_WORK INSTRUCTIONS_. Below are some records. Say how many of their lines contain the string "None", and give nothing but the number.

** start DATA RECORDS **

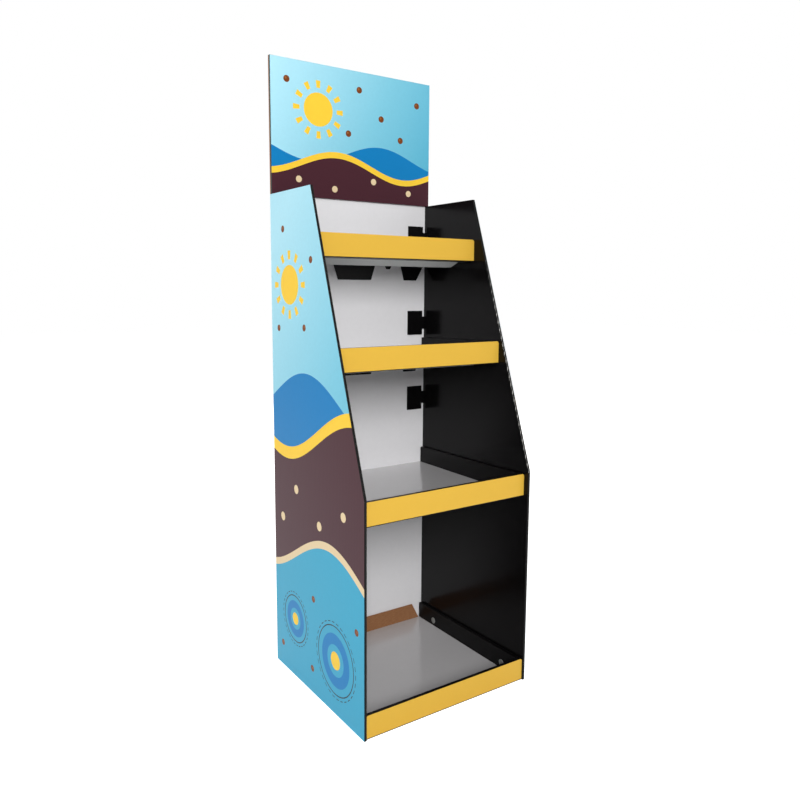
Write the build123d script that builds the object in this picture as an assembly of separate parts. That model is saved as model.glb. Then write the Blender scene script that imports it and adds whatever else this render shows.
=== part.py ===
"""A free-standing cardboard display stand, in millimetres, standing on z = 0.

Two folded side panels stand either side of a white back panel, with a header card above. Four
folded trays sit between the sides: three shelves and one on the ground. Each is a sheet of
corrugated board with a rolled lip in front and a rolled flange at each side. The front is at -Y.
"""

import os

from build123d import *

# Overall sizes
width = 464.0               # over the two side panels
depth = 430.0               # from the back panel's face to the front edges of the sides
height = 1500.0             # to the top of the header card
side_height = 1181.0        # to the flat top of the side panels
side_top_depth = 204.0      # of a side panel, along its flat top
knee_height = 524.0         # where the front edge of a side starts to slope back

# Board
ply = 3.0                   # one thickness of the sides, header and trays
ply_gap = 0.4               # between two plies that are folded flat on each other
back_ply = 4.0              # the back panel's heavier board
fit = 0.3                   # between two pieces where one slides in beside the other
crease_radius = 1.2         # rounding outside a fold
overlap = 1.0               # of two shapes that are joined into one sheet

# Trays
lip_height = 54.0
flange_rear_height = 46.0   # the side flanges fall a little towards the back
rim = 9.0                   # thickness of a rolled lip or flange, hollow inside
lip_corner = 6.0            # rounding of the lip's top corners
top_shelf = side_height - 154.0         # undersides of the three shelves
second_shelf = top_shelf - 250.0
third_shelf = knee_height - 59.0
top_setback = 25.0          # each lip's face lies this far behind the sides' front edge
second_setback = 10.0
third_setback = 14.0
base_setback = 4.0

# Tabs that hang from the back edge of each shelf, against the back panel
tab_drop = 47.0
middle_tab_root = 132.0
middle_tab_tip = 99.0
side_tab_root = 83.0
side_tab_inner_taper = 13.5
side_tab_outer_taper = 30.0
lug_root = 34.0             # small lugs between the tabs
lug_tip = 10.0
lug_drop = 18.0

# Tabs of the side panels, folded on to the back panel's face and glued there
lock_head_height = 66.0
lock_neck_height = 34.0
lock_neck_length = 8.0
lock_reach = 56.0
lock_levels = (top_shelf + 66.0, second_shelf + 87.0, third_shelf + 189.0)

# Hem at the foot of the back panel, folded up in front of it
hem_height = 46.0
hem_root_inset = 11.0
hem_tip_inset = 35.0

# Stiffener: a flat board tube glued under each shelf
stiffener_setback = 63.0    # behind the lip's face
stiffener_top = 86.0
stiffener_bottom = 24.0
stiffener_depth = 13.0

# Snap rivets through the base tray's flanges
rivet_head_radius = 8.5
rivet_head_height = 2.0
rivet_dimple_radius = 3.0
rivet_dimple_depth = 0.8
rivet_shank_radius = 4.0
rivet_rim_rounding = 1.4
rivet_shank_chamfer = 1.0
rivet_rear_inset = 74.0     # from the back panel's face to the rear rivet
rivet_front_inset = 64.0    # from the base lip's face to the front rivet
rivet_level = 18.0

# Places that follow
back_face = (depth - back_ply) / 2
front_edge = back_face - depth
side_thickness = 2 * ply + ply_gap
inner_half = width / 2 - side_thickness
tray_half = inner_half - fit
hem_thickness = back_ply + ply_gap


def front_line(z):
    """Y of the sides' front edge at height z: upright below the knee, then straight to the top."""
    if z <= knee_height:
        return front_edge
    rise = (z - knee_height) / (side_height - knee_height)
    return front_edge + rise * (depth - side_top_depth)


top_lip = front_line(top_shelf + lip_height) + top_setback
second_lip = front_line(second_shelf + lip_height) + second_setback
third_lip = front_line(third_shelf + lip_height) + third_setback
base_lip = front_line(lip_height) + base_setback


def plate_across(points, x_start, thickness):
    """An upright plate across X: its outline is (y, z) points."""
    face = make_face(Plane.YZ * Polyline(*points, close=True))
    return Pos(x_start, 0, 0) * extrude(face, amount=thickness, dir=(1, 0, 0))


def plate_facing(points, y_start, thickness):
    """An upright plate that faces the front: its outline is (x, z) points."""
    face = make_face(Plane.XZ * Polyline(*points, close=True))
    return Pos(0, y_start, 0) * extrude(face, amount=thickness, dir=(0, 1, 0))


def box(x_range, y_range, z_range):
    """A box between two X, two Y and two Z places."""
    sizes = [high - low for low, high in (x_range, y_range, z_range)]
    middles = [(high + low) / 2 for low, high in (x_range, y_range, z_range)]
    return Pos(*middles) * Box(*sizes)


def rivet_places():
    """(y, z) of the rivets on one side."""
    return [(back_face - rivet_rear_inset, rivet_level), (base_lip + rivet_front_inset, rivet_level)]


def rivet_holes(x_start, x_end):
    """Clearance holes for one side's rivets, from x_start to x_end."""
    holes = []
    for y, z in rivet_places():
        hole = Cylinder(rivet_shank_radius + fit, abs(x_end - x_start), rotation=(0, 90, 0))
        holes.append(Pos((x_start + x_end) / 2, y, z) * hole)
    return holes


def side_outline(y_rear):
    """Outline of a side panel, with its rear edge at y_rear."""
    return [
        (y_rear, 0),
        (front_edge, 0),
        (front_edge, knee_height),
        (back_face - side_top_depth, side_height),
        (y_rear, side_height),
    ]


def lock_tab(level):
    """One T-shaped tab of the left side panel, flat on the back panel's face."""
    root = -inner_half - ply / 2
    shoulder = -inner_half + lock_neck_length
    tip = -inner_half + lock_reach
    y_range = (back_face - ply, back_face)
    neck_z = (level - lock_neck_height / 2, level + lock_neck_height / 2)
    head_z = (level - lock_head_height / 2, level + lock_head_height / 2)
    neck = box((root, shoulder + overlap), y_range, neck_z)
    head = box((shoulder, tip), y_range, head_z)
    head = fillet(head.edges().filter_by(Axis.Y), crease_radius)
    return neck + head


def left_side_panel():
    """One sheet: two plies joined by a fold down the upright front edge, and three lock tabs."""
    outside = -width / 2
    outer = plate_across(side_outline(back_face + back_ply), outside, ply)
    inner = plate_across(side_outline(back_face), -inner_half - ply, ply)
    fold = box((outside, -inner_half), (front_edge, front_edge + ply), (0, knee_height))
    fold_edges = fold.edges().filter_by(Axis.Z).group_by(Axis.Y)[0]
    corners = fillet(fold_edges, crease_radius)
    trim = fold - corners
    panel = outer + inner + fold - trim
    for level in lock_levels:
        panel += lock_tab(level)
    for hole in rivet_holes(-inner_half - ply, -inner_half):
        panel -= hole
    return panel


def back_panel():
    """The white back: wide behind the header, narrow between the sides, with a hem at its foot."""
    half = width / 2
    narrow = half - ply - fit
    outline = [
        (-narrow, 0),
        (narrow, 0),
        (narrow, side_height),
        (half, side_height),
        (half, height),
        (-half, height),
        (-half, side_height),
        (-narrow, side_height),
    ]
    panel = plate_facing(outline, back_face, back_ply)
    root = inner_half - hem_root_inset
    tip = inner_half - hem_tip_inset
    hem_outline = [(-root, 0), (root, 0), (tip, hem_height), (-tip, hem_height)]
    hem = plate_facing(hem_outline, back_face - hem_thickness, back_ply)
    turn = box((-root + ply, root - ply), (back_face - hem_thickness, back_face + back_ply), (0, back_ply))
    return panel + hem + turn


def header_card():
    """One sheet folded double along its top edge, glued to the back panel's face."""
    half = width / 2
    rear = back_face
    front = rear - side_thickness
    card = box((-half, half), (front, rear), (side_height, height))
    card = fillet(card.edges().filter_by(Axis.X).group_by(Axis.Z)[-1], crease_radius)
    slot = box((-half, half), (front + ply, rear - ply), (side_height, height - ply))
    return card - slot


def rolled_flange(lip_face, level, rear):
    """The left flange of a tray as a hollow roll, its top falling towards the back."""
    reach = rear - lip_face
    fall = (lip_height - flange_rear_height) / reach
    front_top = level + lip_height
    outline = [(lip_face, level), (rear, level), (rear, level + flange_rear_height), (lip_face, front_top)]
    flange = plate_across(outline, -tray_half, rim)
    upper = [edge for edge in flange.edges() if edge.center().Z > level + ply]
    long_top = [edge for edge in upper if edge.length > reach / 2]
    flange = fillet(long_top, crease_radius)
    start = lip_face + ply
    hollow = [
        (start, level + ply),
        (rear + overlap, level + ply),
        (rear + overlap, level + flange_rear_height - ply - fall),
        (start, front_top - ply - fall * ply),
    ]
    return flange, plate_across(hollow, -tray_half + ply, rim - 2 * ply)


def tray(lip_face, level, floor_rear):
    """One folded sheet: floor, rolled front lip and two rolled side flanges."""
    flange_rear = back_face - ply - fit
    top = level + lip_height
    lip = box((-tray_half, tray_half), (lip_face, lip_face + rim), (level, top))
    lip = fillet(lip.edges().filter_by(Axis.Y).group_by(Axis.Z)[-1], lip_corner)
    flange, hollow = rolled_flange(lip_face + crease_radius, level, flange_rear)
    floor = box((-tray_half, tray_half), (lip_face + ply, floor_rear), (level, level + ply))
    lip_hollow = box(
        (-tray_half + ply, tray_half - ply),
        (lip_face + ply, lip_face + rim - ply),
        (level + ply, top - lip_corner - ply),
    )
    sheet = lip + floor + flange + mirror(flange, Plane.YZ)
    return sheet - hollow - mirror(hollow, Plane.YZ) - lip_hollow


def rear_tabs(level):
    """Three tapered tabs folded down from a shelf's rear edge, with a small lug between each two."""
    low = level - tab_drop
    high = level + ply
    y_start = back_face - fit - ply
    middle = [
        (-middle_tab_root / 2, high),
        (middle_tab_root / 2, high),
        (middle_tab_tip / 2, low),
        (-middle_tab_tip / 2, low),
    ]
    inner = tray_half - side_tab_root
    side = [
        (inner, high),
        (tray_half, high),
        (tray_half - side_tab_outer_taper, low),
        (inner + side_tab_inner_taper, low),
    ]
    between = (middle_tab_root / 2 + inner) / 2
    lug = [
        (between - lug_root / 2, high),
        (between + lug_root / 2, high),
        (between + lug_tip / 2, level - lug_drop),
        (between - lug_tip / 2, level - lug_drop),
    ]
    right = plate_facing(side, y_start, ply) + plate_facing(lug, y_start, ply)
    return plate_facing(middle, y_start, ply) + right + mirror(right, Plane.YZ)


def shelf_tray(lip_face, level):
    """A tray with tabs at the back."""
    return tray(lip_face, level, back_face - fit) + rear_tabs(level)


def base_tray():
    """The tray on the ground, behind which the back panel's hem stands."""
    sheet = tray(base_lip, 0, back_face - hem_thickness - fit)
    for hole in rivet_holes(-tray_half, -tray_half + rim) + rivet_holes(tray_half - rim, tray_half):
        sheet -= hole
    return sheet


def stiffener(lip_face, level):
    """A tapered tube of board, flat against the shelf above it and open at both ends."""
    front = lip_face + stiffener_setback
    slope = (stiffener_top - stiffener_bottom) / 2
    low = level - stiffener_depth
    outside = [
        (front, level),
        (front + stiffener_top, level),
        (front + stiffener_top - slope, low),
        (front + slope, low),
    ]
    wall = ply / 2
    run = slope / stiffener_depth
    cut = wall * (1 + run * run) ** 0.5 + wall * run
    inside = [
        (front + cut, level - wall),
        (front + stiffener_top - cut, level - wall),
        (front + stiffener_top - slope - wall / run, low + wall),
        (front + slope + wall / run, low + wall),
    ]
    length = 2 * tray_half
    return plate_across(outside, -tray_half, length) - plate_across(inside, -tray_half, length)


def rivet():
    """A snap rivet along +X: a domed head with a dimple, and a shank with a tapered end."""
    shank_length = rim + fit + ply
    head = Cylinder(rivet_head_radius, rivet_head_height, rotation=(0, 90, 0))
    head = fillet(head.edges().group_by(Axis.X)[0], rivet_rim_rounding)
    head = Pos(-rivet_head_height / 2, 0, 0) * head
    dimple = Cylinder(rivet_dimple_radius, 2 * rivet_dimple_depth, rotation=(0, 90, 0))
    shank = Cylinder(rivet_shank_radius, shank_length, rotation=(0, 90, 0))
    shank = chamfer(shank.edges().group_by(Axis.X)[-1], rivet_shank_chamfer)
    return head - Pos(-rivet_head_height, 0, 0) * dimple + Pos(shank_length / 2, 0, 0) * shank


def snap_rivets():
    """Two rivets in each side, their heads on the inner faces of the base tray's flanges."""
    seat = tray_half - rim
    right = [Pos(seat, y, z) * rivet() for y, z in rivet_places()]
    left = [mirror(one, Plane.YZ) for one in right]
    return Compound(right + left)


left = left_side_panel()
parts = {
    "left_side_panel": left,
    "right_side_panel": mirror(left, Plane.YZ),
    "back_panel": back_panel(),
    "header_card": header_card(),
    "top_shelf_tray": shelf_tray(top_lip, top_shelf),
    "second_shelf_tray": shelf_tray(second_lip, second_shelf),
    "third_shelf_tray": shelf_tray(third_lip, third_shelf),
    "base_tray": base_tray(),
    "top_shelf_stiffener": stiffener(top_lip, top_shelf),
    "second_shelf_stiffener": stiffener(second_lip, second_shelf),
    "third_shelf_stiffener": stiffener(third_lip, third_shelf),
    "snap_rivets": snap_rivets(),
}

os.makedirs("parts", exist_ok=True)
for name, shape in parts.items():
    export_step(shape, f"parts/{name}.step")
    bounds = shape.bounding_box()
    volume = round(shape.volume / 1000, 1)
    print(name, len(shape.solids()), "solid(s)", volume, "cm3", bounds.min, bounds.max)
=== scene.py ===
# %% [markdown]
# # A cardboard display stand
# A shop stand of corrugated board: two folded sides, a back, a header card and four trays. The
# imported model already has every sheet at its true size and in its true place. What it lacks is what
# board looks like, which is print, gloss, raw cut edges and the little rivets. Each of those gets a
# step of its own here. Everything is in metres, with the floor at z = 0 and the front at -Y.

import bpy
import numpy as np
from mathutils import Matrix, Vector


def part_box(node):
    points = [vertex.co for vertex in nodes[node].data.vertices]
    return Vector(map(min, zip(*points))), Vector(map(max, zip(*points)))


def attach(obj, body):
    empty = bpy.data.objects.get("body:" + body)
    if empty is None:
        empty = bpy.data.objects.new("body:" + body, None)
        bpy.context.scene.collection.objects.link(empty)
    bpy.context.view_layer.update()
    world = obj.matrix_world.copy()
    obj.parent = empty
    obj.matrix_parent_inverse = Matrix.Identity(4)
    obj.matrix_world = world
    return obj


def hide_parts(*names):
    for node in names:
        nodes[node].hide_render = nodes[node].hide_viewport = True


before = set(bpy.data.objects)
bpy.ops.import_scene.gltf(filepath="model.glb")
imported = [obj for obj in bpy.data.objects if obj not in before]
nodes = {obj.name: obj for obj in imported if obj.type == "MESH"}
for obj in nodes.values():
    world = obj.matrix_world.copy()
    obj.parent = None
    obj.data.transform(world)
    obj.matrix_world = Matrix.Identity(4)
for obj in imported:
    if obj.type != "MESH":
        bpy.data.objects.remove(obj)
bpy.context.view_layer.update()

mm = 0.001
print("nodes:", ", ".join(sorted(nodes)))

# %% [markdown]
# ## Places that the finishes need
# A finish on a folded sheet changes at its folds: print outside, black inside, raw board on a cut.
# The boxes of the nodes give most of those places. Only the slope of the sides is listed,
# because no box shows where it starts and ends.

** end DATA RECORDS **
** start DATA RECORDS **

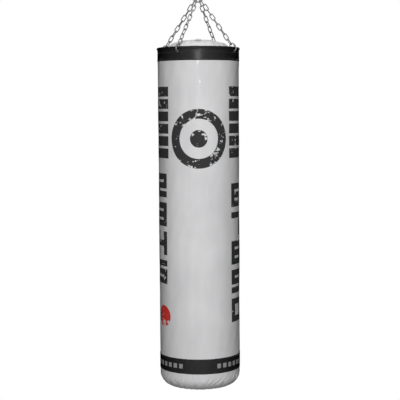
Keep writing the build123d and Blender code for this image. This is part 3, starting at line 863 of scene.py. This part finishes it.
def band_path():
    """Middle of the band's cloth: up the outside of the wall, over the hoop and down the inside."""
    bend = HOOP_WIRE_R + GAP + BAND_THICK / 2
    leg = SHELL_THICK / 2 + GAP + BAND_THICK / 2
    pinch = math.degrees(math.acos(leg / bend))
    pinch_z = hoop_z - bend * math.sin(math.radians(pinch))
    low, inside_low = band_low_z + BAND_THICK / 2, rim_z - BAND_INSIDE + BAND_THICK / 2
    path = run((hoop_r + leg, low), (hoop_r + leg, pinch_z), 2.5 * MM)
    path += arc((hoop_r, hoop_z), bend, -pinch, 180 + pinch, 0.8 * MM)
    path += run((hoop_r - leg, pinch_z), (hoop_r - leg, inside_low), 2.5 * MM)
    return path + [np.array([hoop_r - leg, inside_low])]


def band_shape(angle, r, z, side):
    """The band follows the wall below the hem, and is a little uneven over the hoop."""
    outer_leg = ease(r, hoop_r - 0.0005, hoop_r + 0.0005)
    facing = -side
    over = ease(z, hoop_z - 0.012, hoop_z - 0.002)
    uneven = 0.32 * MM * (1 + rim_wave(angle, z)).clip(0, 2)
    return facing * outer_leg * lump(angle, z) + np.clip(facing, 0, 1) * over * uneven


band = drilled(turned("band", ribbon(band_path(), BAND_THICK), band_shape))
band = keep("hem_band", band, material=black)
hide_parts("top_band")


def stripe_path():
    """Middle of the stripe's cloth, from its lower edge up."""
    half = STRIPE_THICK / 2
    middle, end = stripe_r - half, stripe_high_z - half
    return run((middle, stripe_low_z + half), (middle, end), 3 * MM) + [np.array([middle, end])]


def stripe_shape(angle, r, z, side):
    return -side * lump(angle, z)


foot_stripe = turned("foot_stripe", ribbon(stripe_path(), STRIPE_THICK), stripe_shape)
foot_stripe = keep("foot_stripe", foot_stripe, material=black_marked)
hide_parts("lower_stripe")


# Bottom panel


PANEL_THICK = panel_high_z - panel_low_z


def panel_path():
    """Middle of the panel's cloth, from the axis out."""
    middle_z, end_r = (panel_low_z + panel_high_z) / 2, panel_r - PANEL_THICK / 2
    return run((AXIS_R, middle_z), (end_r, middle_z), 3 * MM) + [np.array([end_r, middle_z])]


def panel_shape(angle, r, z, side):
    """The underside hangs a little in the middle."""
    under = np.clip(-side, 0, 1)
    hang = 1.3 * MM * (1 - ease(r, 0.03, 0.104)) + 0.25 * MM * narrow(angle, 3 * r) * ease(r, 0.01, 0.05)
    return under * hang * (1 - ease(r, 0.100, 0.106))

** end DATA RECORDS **

_ANSWER BELOW_. 3